Will we be able to use credit cards to purchase items at waxstock or is it all cash?


Sent from my iPad using Tapatalk HD


----------



## Tank (Nov 20, 2011)

Theres a few places that will have card machines for purchasing items ive been told. However its also been advised to take cash


----------



## Guest (Aug 14, 2012)

Most traders and re-sellers will have the facilities to take all forms of payment :thumb:


----------



## Bigbruno71 (Sep 28, 2010)

Thanks guys don't fancy walking around with a massive wad of cash


----------



## Tiggs (Feb 28, 2007)

Me too, i'm hoping flex is taking credit cards as I dont plan on bringing the cash to buy a new rotary :thumb:


----------



## Bigbruno71 (Sep 28, 2010)

I'm looking at the rupes machines they look a lot like the flex and festoon machines, defo going to the try before you buy stand!!!

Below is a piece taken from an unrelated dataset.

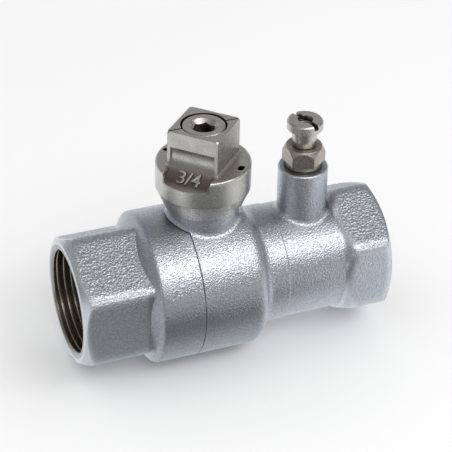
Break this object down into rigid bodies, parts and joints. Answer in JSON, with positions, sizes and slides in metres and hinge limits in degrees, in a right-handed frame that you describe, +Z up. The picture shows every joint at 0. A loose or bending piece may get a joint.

Sent from my iPad using Tapatalk HD


----------



## Lupostef (Nov 20, 2011)

I will be buying a Flex 14-2-150 so hopefully I can pay on card, if not I'll bring my coppers :lol:


----------



## cossienuts (Oct 14, 2008)

if they dont take plastic i wont be spending


----------



## Sue J (Jan 26, 2006)

Autosmart will be able to take credit card payments on the day.


----------



## Dodo Factory (Apr 11, 2007)

It is a normal retail show, so a mix of credit card friendly and cash only stands. A (fee not free) cash machine is in the show hall. Obviously, avoid paying for withdrawals if you can.


----------



## james_death (Aug 9, 2010)

Can never remember credit card number and my cash card has just packed up....:wall:

Could be mixed blessing....:lol:


----------